Острова Индонезии относятся к тем регионам Земли, которые особенно часто страдают от таких катастроф. Там сходятся несколько тектонических плит, там более 150 вулканов. Когда стоишь на берегу какого-нибудь острова и смотришь на морской простор, а за твоей спиной находятся один или несколько активных вулканов, явственно чувствуешь, насколько люди зависят там от трех стихий – Огня, Земли и Воды.
Тем не менее именно вулканические почвы вместе с жарким и влажным тропическим климатом превратили эти острова в пышный, зеленый и плодородный райский ландшафт. Но напряженность царит на этих островах и по сей день.

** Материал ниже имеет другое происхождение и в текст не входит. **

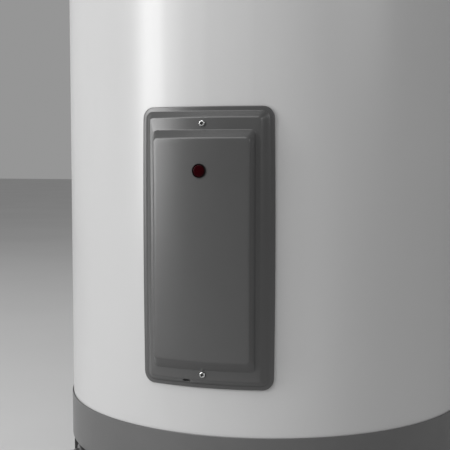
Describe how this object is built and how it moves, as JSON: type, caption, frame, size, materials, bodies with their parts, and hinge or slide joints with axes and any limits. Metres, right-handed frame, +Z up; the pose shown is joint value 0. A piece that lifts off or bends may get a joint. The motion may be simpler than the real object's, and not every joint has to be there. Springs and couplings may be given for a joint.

Более пятнадцати лет я мечтала написать роман об извержении Кракатау в конце августа 1883 года, втором по мощности извержении вулкана в современной истории. Тогда был официально задокументирован самый громкий грохот извержения за всю историю наблюдений. Катастрофа унесла, по приблизительным оценкам, 30 тысяч жизней, большинство погибли от нескольких волн цунами, для людей того времени она стала тем, чем стало для нас цунами 2004 года.
Строго говоря, тогда произошло извержение вулкана Пербуатан; но эта катастрофа соединилась в сознании людей с островом Кракатау, почти полностью снесенным мощью этого взрыва. С 1927 года на том месте стал расти вулканический конус, получивший название «Анак Кракатау» – «Ребенок (или сын) Кракатау». За прошедшие годы он уже поднялся на высоту 400 м, растет с каждым годом и в минувшую осень вступил в фазу высокой активности.
Для описания извержения в романе были использованы две книги – «Кракатау» Руперта Фурно (Лондон, 1965) и научный доклад «Кракатау» Рогира Дидерика Вербеека (Батавия, 1885), а также «Кракатау: День, когда взорвался мир» Винчестера Саймона (Нью-Йорк, 2003). Эта книга навела меня на мысль включить в роман и «Цирк Уилсон», а особенно Джона Холтума, чьи выступления проходили именно так, как описано у меня, а его биография была такая же пестрая, как изображено в романе. Впрочем, насчет его покалеченных пальцев существуют разные данные; еще я позволила себе маленькую вольность и написала в романе о его рухнувшем браке с Энн Робинсон, чему нет никаких подтверждений.